**GIVEN DATA:**
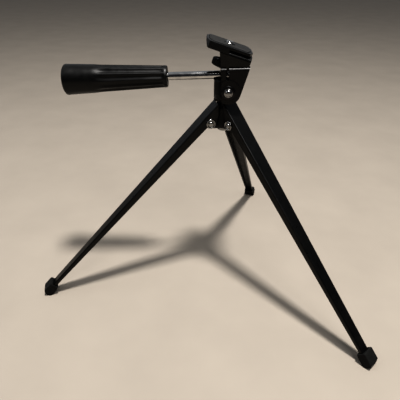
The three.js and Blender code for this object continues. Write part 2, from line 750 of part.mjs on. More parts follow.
function handleRod() {
  const profile = [
    [0, GRIP_OUTER_X + GRIP_SOCKET],
    [ROD_RADIUS, GRIP_OUTER_X + GRIP_SOCKET],
    [ROD_RADIUS, ROD_SHOULDER],
    [ROD_THREAD_RADIUS, ROD_SHOULDER + 1],
    [ROD_THREAD_RADIUS, ROD_END - ROD_EDGE],
    [ROD_THREAD_RADIUS - ROD_EDGE, ROD_END],
    [0, ROD_END],
  ];
  return turned(profile, 24).rotateY(Math.PI / 2);
}

// A round outline of the grip at one place, scalloped by shallow lengthwise flutes.
function gripRing(x, radius, flute) {
  const steps = GRIP_FLUTES * 4;
  const ring = [];
  for (let i = 0; i < steps; i += 1) {
    const angle = 2 * Math.PI * i / steps;
    const dip = flute * (0.5 - 0.5 * Math.cos(GRIP_FLUTES * angle));
    ring.push(new THREE.Vector3(x, (radius - dip) * Math.cos(angle), (radius - dip) * Math.sin(angle)));
  }
  return ring;
}

function handleGrip() {
  const length = GRIP_INNER_X - GRIP_OUTER_X;
  const taper = (GRIP_INNER_RADIUS - GRIP_OUTER_RADIUS) / length;
  const radiusAt = (x) => GRIP_OUTER_RADIUS + taper * (x - GRIP_OUTER_X);
  const rimStart = GRIP_OUTER_X + GRIP_OUTER_EDGE;
  const fluteStart = GRIP_OUTER_X + GRIP_PLAIN;
  const fluteFull = fluteStart + GRIP_FLUTE_RUNOUT;
  const fluteEnd = GRIP_INNER_X - GRIP_INNER_EDGE;
  const body = loft([
    gripRing(GRIP_OUTER_X, GRIP_OUTER_RADIUS - GRIP_OUTER_EDGE, 0),
    gripRing(GRIP_OUTER_X + GRIP_OUTER_EDGE / 3, GRIP_OUTER_RADIUS - GRIP_OUTER_EDGE / 3, 0),
    gripRing(rimStart, radiusAt(rimStart), 0),
    gripRing(fluteStart, radiusAt(fluteStart), 0),
    gripRing(fluteFull, radiusAt(fluteFull), GRIP_FLUTE),
    gripRing(fluteEnd, radiusAt(fluteEnd), GRIP_FLUTE),
    gripRing(GRIP_INNER_X, GRIP_INNER_RADIUS - GRIP_INNER_EDGE, GRIP_FLUTE / 2),
  ]);
  const bore = lengthwiseRod(ROD_RADIUS + GAP, GRIP_OUTER_X + GRIP_SOCKET - GAP, 0);
  return cut(body, bore);
}

place(handle, 'handle_rod', handleRod(), chrome());
place(handle, 'handle_grip', handleGrip(), blackPlastic());

// ---------- origin ----------
// The middle of the bottom of the bounding box becomes the origin.

tripod.updateMatrixWorld(true);
const bounds = new THREE.Box3().setFromObject(tripod, true);
const middle = bounds.getCenter(new THREE.Vector3());
tripod.position.set(-middle.x, -middle.y, -bounds.min.z);
tripod.updateMatrixWorld(true);

export default tripod;
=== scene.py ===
import json
import math

import bmesh
import bpy
from mathutils import Matrix, Vector


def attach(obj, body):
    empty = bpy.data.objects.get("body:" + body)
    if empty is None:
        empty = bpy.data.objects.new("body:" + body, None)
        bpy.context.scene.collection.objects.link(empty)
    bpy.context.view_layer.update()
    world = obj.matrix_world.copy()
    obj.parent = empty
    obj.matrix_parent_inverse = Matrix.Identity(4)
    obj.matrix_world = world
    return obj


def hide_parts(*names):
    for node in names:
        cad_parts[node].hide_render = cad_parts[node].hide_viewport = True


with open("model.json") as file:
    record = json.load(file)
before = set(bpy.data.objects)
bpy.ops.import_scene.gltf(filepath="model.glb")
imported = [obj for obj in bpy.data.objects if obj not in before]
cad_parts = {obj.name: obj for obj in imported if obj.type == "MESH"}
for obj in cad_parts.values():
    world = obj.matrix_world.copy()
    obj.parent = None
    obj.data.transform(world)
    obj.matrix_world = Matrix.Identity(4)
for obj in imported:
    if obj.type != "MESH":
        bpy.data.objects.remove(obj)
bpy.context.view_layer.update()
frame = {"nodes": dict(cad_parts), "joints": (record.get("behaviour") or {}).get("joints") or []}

MM = 0.001
TURN = 2 * math.pi
TIP = 0.02                   # radius of the tiny flat that ends a turned piece on its axis
LEGS = (1, 2, 3)


# ---------- shape helpers ----------

def joint(name):
    return next(j for j in frame["joints"] if j["name"] == name)


def on_axis(joint_name):
    """A matrix that puts Z along a joint's axis and zero at its point."""
    j = joint(joint_name)
    turn = Vector((0, 0, 1)).rotation_difference(Vector(j["axis"]))
    return Matrix.Translation(j["pos_m"]) @ turn.to_matrix().to_4x4()


def reach(node, joint_name):
    """How far a CAD node extends along a joint's axis, in millimetres from its point."""
    j = joint(joint_name)
    start, axis = Vector(j["pos_m"]), Vector(j["axis"])
    return max((v.co - start).dot(axis) for v in frame["nodes"][node].data.vertices) / MM


LONGEST_CUT = 0.45           # a rounded corner takes at most this share of each of its sides


def rounded(profile, radius, parts=5):
    """The same outline with every corner turned into a small smooth curve."""
    points = [Vector(p) for p in profile]
    curve = [points[0]]
    for before, here, after in zip(points, points[1:], points[2:]):
        back, ahead = before - here, after - here
        cut = min(radius, back.length * LONGEST_CUT, ahead.length * LONGEST_CUT)
        start = here + back.normalized() * cut
        end = here + ahead.normalized() * cut
        for i in range(parts + 1):
            t = i / parts
            curve.append(start.lerp(here, t).lerp(here.lerp(end, t), t))
    curve.append(points[-1])
    return curve


def turned(name, profile, placing, sides=96, ripple=None, hollow=False, sharp=40):
    """A turned solid about Z from (radius, height) pairs.

    ripple(angle, radius, height) gives the radius where the outline isn't round. hollow
    closes the profile on itself, for a ring; otherwise both ends are capped. Edges that
    turn by more than sharp degrees are shaded sharp.
    """
    bm = bmesh.new()
    rows = []
    for radius, height in profile:
        row = []
        for i in range(sides):
            angle = TURN * i / sides
            r = ripple(angle, radius, height) if ripple else radius
            row.append(bm.verts.new((r * math.cos(angle) * MM, r * math.sin(angle) * MM, height * MM)))
        rows.append(row)
    pairs = list(zip(rows, rows[1:]))
    if hollow:
        pairs.append((rows[-1], rows[0]))
    for low, high in pairs:
        for i in range(sides):
            k = (i + 1) % sides
            bm.faces.new((low[i], low[k], high[k], high[i]))
    if not hollow:
        bm.faces.new(list(reversed(rows[0])))
        bm.faces.new(rows[-1])
    bmesh.ops.recalc_face_normals(bm, faces=bm.faces)
    mesh = bpy.data.meshes.new(name)
    bm.to_mesh(mesh)
    bm.free()
    mesh.transform(placing)
    mesh.shade_smooth()
    mesh.set_sharp_from_angle(angle=math.radians(sharp))
    piece = bpy.data.objects.new(name, mesh)
    bpy.context.scene.collection.objects.link(piece)
    return piece


def finish_piece(piece, material, body, slot, *nodes):
    piece.data.materials.append(material)
    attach(piece, body)
    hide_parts(*nodes)


WELD_GAP = 0.002             # corners closer than this are one corner
FLAT_ANGLE = 1.0             # faces this near to level with each other are one face, degrees
BEVEL_ANGLE = 35             # edges that turn by more than this are rounded, degrees
BEVEL_SEGMENTS = 3
FACE_AREA_WEIGHT = 100       # large faces keep their own direction in the shading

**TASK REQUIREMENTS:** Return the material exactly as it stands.

**RESPONSE TO THE TASK:**
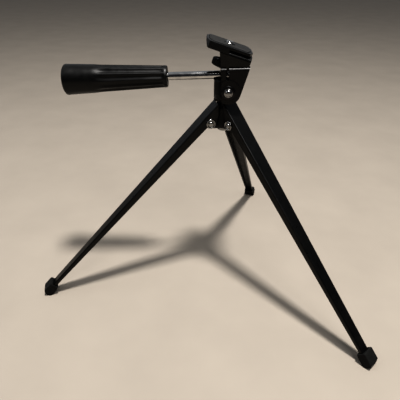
The three.js and Blender code for this object continues. Write part 2, from line 750 of part.mjs on. More parts follow.
function handleRod() {
  const profile = [
    [0, GRIP_OUTER_X + GRIP_SOCKET],
    [ROD_RADIUS, GRIP_OUTER_X + GRIP_SOCKET],
    [ROD_RADIUS, ROD_SHOULDER],
    [ROD_THREAD_RADIUS, ROD_SHOULDER + 1],
    [ROD_THREAD_RADIUS, ROD_END - ROD_EDGE],
    [ROD_THREAD_RADIUS - ROD_EDGE, ROD_END],
    [0, ROD_END],
  ];
  return turned(profile, 24).rotateY(Math.PI / 2);
}

// A round outline of the grip at one place, scalloped by shallow lengthwise flutes.
function gripRing(x, radius, flute) {
  const steps = GRIP_FLUTES * 4;
  const ring = [];
  for (let i = 0; i < steps; i += 1) {
    const angle = 2 * Math.PI * i / steps;
    const dip = flute * (0.5 - 0.5 * Math.cos(GRIP_FLUTES * angle));
    ring.push(new THREE.Vector3(x, (radius - dip) * Math.cos(angle), (radius - dip) * Math.sin(angle)));
  }
  return ring;
}

function handleGrip() {
  const length = GRIP_INNER_X - GRIP_OUTER_X;
  const taper = (GRIP_INNER_RADIUS - GRIP_OUTER_RADIUS) / length;
  const radiusAt = (x) => GRIP_OUTER_RADIUS + taper * (x - GRIP_OUTER_X);
  const rimStart = GRIP_OUTER_X + GRIP_OUTER_EDGE;
  const fluteStart = GRIP_OUTER_X + GRIP_PLAIN;
  const fluteFull = fluteStart + GRIP_FLUTE_RUNOUT;
  const fluteEnd = GRIP_INNER_X - GRIP_INNER_EDGE;
  const body = loft([
    gripRing(GRIP_OUTER_X, GRIP_OUTER_RADIUS - GRIP_OUTER_EDGE, 0),
    gripRing(GRIP_OUTER_X + GRIP_OUTER_EDGE / 3, GRIP_OUTER_RADIUS - GRIP_OUTER_EDGE / 3, 0),
    gripRing(rimStart, radiusAt(rimStart), 0),
    gripRing(fluteStart, radiusAt(fluteStart), 0),
    gripRing(fluteFull, radiusAt(fluteFull), GRIP_FLUTE),
    gripRing(fluteEnd, radiusAt(fluteEnd), GRIP_FLUTE),
    gripRing(GRIP_INNER_X, GRIP_INNER_RADIUS - GRIP_INNER_EDGE, GRIP_FLUTE / 2),
  ]);
  const bore = lengthwiseRod(ROD_RADIUS + GAP, GRIP_OUTER_X + GRIP_SOCKET - GAP, 0);
  return cut(body, bore);
}

place(handle, 'handle_rod', handleRod(), chrome());
place(handle, 'handle_grip', handleGrip(), blackPlastic());

// ---------- origin ----------
// The middle of the bottom of the bounding box becomes the origin.

tripod.updateMatrixWorld(true);
const bounds = new THREE.Box3().setFromObject(tripod, true);
const middle = bounds.getCenter(new THREE.Vector3());
tripod.position.set(-middle.x, -middle.y, -bounds.min.z);
tripod.updateMatrixWorld(true);

export default tripod;
=== scene.py ===
import json
import math

import bmesh
import bpy
from mathutils import Matrix, Vector


def attach(obj, body):
    empty = bpy.data.objects.get("body:" + body)
    if empty is None:
        empty = bpy.data.objects.new("body:" + body, None)
        bpy.context.scene.collection.objects.link(empty)
    bpy.context.view_layer.update()
    world = obj.matrix_world.copy()
    obj.parent = empty
    obj.matrix_parent_inverse = Matrix.Identity(4)
    obj.matrix_world = world
    return obj


def hide_parts(*names):
    for node in names:
        cad_parts[node].hide_render = cad_parts[node].hide_viewport = True


with open("model.json") as file:
    record = json.load(file)
before = set(bpy.data.objects)
bpy.ops.import_scene.gltf(filepath="model.glb")
imported = [obj for obj in bpy.data.objects if obj not in before]
cad_parts = {obj.name: obj for obj in imported if obj.type == "MESH"}
for obj in cad_parts.values():
    world = obj.matrix_world.copy()
    obj.parent = None
    obj.data.transform(world)
    obj.matrix_world = Matrix.Identity(4)
for obj in imported:
    if obj.type != "MESH":
        bpy.data.objects.remove(obj)
bpy.context.view_layer.update()
frame = {"nodes": dict(cad_parts), "joints": (record.get("behaviour") or {}).get("joints") or []}

MM = 0.001
TURN = 2 * math.pi
TIP = 0.02                   # radius of the tiny flat that ends a turned piece on its axis
LEGS = (1, 2, 3)


# ---------- shape helpers ----------

def joint(name):
    return next(j for j in frame["joints"] if j["name"] == name)


def on_axis(joint_name):
    """A matrix that puts Z along a joint's axis and zero at its point."""
    j = joint(joint_name)
    turn = Vector((0, 0, 1)).rotation_difference(Vector(j["axis"]))
    return Matrix.Translation(j["pos_m"]) @ turn.to_matrix().to_4x4()


def reach(node, joint_name):
    """How far a CAD node extends along a joint's axis, in millimetres from its point."""
    j = joint(joint_name)
    start, axis = Vector(j["pos_m"]), Vector(j["axis"])
    return max((v.co - start).dot(axis) for v in frame["nodes"][node].data.vertices) / MM


LONGEST_CUT = 0.45           # a rounded corner takes at most this share of each of its sides


def rounded(profile, radius, parts=5):
    """The same outline with every corner turned into a small smooth curve."""
    points = [Vector(p) for p in profile]
    curve = [points[0]]
    for before, here, after in zip(points, points[1:], points[2:]):
        back, ahead = before - here, after - here
        cut = min(radius, back.length * LONGEST_CUT, ahead.length * LONGEST_CUT)
        start = here + back.normalized() * cut
        end = here + ahead.normalized() * cut
        for i in range(parts + 1):
            t = i / parts
            curve.append(start.lerp(here, t).lerp(here.lerp(end, t), t))
    curve.append(points[-1])
    return curve


def turned(name, profile, placing, sides=96, ripple=None, hollow=False, sharp=40):
    """A turned solid about Z from (radius, height) pairs.

    ripple(angle, radius, height) gives the radius where the outline isn't round. hollow
    closes the profile on itself, for a ring; otherwise both ends are capped. Edges that
    turn by more than sharp degrees are shaded sharp.
    """
    bm = bmesh.new()
    rows = []
    for radius, height in profile:
        row = []
        for i in range(sides):
            angle = TURN * i / sides
            r = ripple(angle, radius, height) if ripple else radius
            row.append(bm.verts.new((r * math.cos(angle) * MM, r * math.sin(angle) * MM, height * MM)))
        rows.append(row)
    pairs = list(zip(rows, rows[1:]))
    if hollow:
        pairs.append((rows[-1], rows[0]))
    for low, high in pairs:
        for i in range(sides):
            k = (i + 1) % sides
            bm.faces.new((low[i], low[k], high[k], high[i]))
    if not hollow:
        bm.faces.new(list(reversed(rows[0])))
        bm.faces.new(rows[-1])
    bmesh.ops.recalc_face_normals(bm, faces=bm.faces)
    mesh = bpy.data.meshes.new(name)
    bm.to_mesh(mesh)
    bm.free()
    mesh.transform(placing)
    mesh.shade_smooth()
    mesh.set_sharp_from_angle(angle=math.radians(sharp))
    piece = bpy.data.objects.new(name, mesh)
    bpy.context.scene.collection.objects.link(piece)
    return piece


def finish_piece(piece, material, body, slot, *nodes):
    piece.data.materials.append(material)
    attach(piece, body)
    hide_parts(*nodes)


WELD_GAP = 0.002             # corners closer than this are one corner
FLAT_ANGLE = 1.0             # faces this near to level with each other are one face, degrees
BEVEL_ANGLE = 35             # edges that turn by more than this are rounded, degrees
BEVEL_SEGMENTS = 3
FACE_AREA_WEIGHT = 100       # large faces keep their own direction in the shading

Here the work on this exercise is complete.